On Colour and Size – Heinz Laffin and Christopher Reid Flock



After sitting side-by-side over the Winter some of my pots finally got closer to each other — giving me pause to think about how colour and size can matter — sometimes greatly.

The pots were a grouping of eight small bowls by contemporary Ontario artist/potter Christopher Reid Flock (1971 –    ) and a very large table bowl by veteran potter Heinz Laffin (1926 –    ) of Hornby Island, British Columbia. The two artists are as disparate a pair you could imagine — two different generations, two widely sprung parts of the country and two seemingly apposite visions of pottery and clay.

For a time Reid’s pots (3″-4″ dia. x 1 1/2″ h.) migrated around the living room becoming stacked and un-stacked, stretched out in a line or formed into colour patterns along a shelf. Laffin’s pot (16″ dia. x 6″ h.) wandered from floor to bench to trunk not finding a shelf that could handle either its girth or weight. Unlikely bed fellows save for a shared delight in colour, in the thought of “brush” work and in the thought of “glazing” — three aspects that seemed to want them in closer conversation and proximity. In the end, the challenge of Reid’s smaller pots played out as one of fragility and stability, for none of the eight have what is truly a foot or base — they roll with the slightest touch and with thin light clay walls they are quite unlike their solid, practical and massive stoneware cousin.


Heinz Laffin (1926 – ) Christopher Reid Flock (1971 – )

What was intriguing with the new nesting arrangement, was just how much I had missed visually. I hadn’t seen how Laffin had used glazing to balance and counteract the size of the form. Nor had I appreciated how his generous application and use of glaze — Tenmuko, Hare’s fur — broke up the dominance of the bowl’s interior and exterior surfaces — nor the accomplished way the glaze performed, flowing with differing tonal degrees, tints and complexity to the rim, footing and the “belly of the beast”. It wasn’t until the saturated mono-cultured colours of Reid’s small pots came into play did I appreciate Laffin’s notions of glaze work — and form — or how the potter-artist’s eye works. I had even overlooked his treatment of glaze, how he ensured a subtle breaking of copper along the bowl’s lip.

With Reid, I hadn’t seen how he used his microfibre “glazes” to challenge not just  “glazing” but to set up solid colour glaze as a challenge to blended colour glaze — his palette decision seeming to have the capacity to distort, magnify and test my visual acuity in a different manner. I also hadn’t been quite prepared for his newly “colourized” small bowls to combine in such a clatter of fortuitous nesting. His bowls seemed suddenly not to be quite of one piece. It was as if — which came first? the colour? the form? the glaze? Importantly, what was the clay doing?

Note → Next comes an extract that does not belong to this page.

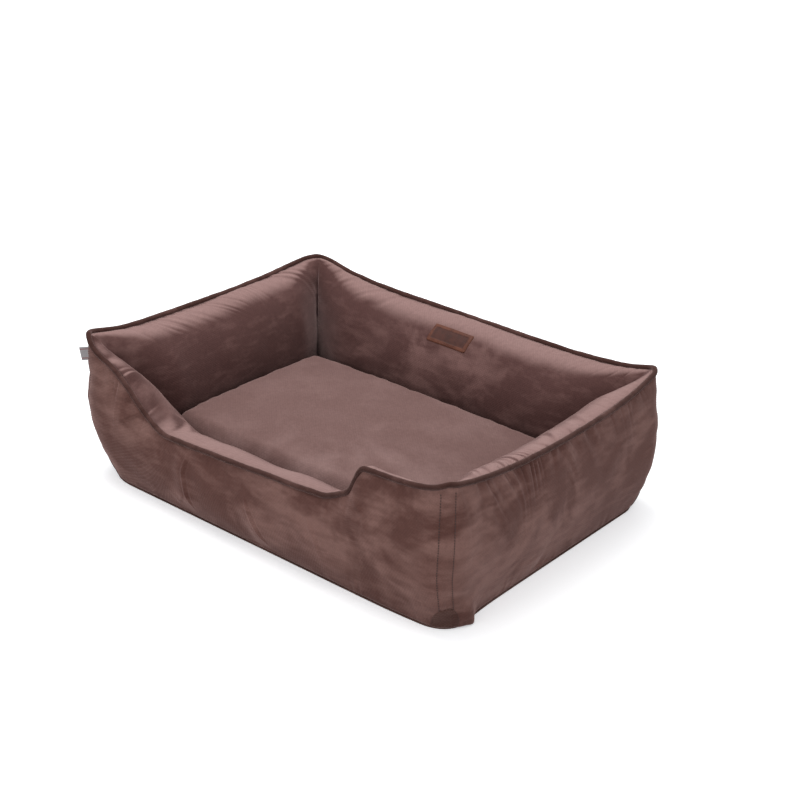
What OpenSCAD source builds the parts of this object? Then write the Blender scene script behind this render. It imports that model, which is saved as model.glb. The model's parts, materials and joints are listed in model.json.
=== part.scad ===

Well, the latter was acting just as Laffin’s stoneware was — being an honest support for the bowl in its function and in its surface. It was also having to work just as hard, perhaps even more so, given the fragility of thinly constructed walls and Reid’s “un-footed” bases. Clay was not as absent or distracted a player as I had been thinking, nor was Reid just intent about upending pottery and vessels — he was, apparently,  also thinking about how to rewrite this most intractable of all materials.


Christopher Reid Flock (1971 – ) bowl series – white clay with sprayed microfibre

In truth, quite unlike Laffin’s majestic table bowl, Reid’s pots were confronting the traditional vessel form and tampering with long-established potting techniques, especially demarcation lines — such as the foot’s relationship to the body, the lip rim dynamic, the throwing rings, to name but a few. A clear example, was his attention to the lip, making it stand out as a sharpened entity, carefully outlined through use of his soft, matt coloured, microfibre glazes.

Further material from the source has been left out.